A similar obstruction may have occurred in the case of Fr. Maciel Degollado – founder of the Legionaries of Christ. In the pages of the Catholic weekly Gość Niedzielny, Paulina Guzik, a journalist known in Poland for exposing and describing several cases of serious clerical sexual abuse, said, “As far as I know, the only reliable journalistic investigation of the case was carried out by (…) Valentina Alazraki, who for a decade covered the issue of the serial offender, manipulator and fraudster – Fr. Maciel. Today she says with full conviction that the Pope did not know about it.” In that interview Guzik also pointed out that the media and the public too often operate on the principle “because we think – that ‘the Pope must have known.’” Establishing the truth usually requires considerable effort.
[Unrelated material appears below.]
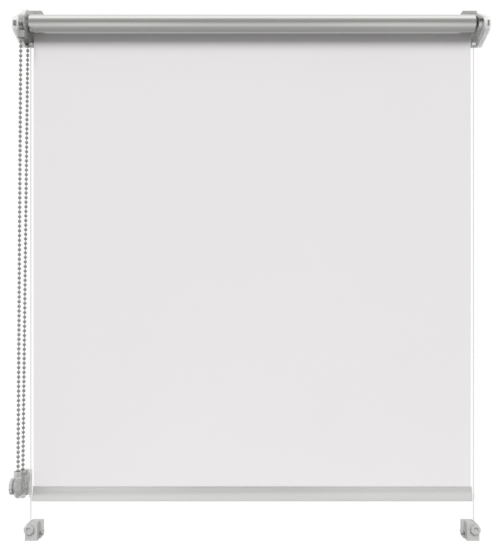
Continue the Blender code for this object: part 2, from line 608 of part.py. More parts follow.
def tensioner(parent):
    """Pulley housing on the sash that keeps the chain taut."""
    centre = (-AXIS_DEPTH, -PULLEY_DROP)
    top, bottom = -PULLEY_DROP + 0.0165, -PULLEY_DROP - 0.0150
    inner, outer = PULLEY_X - INNER_ROOM, PULLEY_X + OUTER_ROOM
    body = box("tensioner_body", (-outer - OUTER_THICK - 0.0018, -0.0022, bottom - 0.0015),
               (-WIRE_X - 0.0009, 0, top + 0.0005), parent, CLEAR)
    front = -AXIS_DEPTH - CHEEK_RADIUS
    cheek = ([(-0.001, top), (front + 0.0010, top + CHEEK_RISE), (front, top + CHEEK_RISE - 0.0010)]
             + arc(centre, CHEEK_RADIUS, 180, 290, 10) + [(-0.001, bottom)])
    join(body, prism("tensioner_inner_cheek", cheek, "X", -inner, -inner + CHEEK_THICK, parent))
    join(body, prism("tensioner_outer_cheek", cheek, "X", -outer - OUTER_THICK, -outer, parent))
    wall = ([(front, top + CHEEK_RISE - 0.0010)] + arc(centre, CHEEK_RADIUS, 180, 250, 8)
            + arc(centre, CHEEK_RADIUS - OUTER_THICK, 250, 180, 8)
            + [(front + OUTER_THICK, top + CHEEK_RISE - 0.0010)])
    join(body, prism("tensioner_front", wall, "X", -outer - OUTER_THICK / 2,
                     -inner + CHEEK_THICK / 2, parent))
    join(body, turned("tensioner_boss", [(-inner + CHEEK_THICK - 0.0003, BOSS_RADIUS),
                                         (-inner + CHEEK_THICK + 0.0009, BOSS_RADIUS),
                                         (-inner + CHEEK_THICK + 0.0014, BOSS_RADIUS - 0.0006)],
                      empty("tensioner_boss_axis", parent, (0, *centre)), segments=32))
    for number in range(3):
        depth = -0.0035 - number * 0.0032
        join(body, box(f"tensioner_flute_{number}", (-inner + CHEEK_THICK - 0.0004, depth - 0.0016,
                                                     bottom + 0.004),
                       (-inner + CHEEK_THICK + 0.0007, depth, top - 0.0012), parent))
    axis = empty("pulley_axis", parent, (0, *centre))
    pin = PULLEY_BORE - GAP
    cut(body, turned("tensioner_pin_hole", [(-outer - OUTER_THICK - 0.001, PULLEY_BORE),
                                            (-inner + CHEEK_THICK + 0.002, PULLEY_BORE)],
                     axis, segments=20))
    turned("tensioner_pin", [(-outer - OUTER_THICK + 0.0002, pin), (-inner + CHEEK_THICK, pin)],
           axis, STEEL, segments=20)
    chain_wheel("tensioner_pulley", PULLEY_POCKETS, PULLEY_PITCH, PULLEY_WIDTH, PULLEY_BORE,
                (0.0006, PULLEY_BORE + 0.0014), empty("pulley_plane", axis, (-PULLEY_X, 0, 0)), GREY)
    for word, z in (("upper", top - 0.0050), ("lower", bottom + 0.0050)):
        cut(body, turned(f"tensioner_{word}_hole", [(-0.004, 0.0014), (0.002, 0.0014)],
                         empty(f"tensioner_{word}", parent, (-PULLEY_X, 0, z)), axis="Y", segments=16))
        screw(f"tensioner_screw_{word}", -PULLEY_X, z, 0.0022, 0.0023, parent)
    back = -outer - OUTER_THICK - GAP
    lobes = []
    for step in range(48):
        angle = 2 * math.pi * step / 48
        radius = TENSIONER_KNOB_RADIUS - 0.0005 + 0.0005 * math.cos(12 * angle)
        lobes.append((radius * math.cos(angle), radius * math.sin(angle)))
    knob = prism("tensioner_knob", lobes, "X", back - 0.0040, back - 0.0075, axis, CLEAR,
                 round_end=0.0006)
    join(knob, turned("tensioner_knob_hub", [(back, 0.0042), (back - 0.0045, 0.0060)], axis))


def main():
    clear_scene()
    middle = empty("blind_middle", None, (MOUNT_X, 0, 0))
    bracket("bracket_left", DRIVE, middle)
    plate = join(bracket("bracket_right", IDLER, middle), idler_hood(middle))
    room = PLATE_IN[IDLER] - GAP / 2
    cut(plate, turned("idler_hub_room", [(room - 0.0090, IDLER_HUB_RADIUS + GAP),
                                         (room, IDLER_HUB_RADIUS + GAP)],
                      empty("idler_hub_axis", middle, (0, -AXIS_DEPTH, 0)), segments=40))
    end_cover("cover_left", DRIVE, middle)
    end_cover("cover_right", IDLER, middle)
    drive_housing(middle)
    roller(middle)
    bottom_bar(middle)
    for word, side in (("left", DRIVE), ("right", IDLER)):
        guide_wire(word, side, middle)
        holder(word, side, middle)
    chain(middle)
    tensioner(middle)


main()
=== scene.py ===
"""A small roller blind: cloth that falls off the back of a roller, a bead chain on the left
with its tensioner, a bottom bar that runs on two side wires, and clear covers over the ends."""
import json
import math

import bmesh
import bpy
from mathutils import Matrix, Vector


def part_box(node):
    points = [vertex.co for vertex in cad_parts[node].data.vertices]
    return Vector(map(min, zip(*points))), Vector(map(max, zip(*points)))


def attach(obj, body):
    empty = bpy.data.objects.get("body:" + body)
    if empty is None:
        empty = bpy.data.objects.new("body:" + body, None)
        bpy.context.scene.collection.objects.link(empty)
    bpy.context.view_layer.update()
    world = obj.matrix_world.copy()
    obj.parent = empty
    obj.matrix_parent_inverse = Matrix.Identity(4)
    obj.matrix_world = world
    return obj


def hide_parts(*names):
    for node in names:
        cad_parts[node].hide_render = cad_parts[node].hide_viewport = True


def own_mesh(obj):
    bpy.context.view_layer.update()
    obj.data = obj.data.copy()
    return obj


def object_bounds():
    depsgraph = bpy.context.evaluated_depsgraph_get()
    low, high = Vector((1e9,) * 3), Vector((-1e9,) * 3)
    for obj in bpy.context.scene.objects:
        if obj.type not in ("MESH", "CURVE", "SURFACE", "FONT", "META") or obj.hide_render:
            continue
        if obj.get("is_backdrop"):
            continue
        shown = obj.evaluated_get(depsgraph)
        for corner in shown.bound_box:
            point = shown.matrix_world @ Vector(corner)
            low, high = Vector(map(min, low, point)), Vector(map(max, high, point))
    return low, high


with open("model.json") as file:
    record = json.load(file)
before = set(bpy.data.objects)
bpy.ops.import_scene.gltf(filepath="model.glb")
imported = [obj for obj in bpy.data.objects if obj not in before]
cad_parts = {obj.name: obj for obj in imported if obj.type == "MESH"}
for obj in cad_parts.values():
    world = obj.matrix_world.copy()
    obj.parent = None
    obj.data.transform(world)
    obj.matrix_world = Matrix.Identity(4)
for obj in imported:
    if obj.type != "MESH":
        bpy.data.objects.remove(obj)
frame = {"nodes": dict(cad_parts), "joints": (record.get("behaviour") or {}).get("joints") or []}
cad_low, cad_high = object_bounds()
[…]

How many cases like that occurred at the time? How many of them reached John Paul II only in the form of rumors or unverified gossip? How many of them may have been presented in a distorted manner by close associates who wanted to lower their gravity? This we do not know. What we do know is that John Paul II, with the help of Cardinal Ratzinger, sought to change the Church system. This was the only way out; it’s hard to imagine the Pope devoting all his energy to specific cases of iniquity when there are hundreds of them at various levels of the Church hierarchy. However, it is apparent that when someone reached out to John Paul II personally he was able to achieve the desired effect – in the case of Cardinal McCarrick, a notorious liar – tragic – in the case of Wanda Półtawska – positive. Perhaps this was the biggest problem with and of John Paul II. He trusted people a lot. Sometimes too much.
1 the required visit of Catholic residential diocesan bishops and certain prelates with territorial jurisdiction to the tombs of the Apostles Peter and Paul as well as to meet the Pope to report on the state of their dioceses or prelatures.
2 Under Canon Law, an indult consists of granting a permission or privilege by the Holy See or the diocesan bishop, as the case may be, for an individual exception from a particular norm of Church law.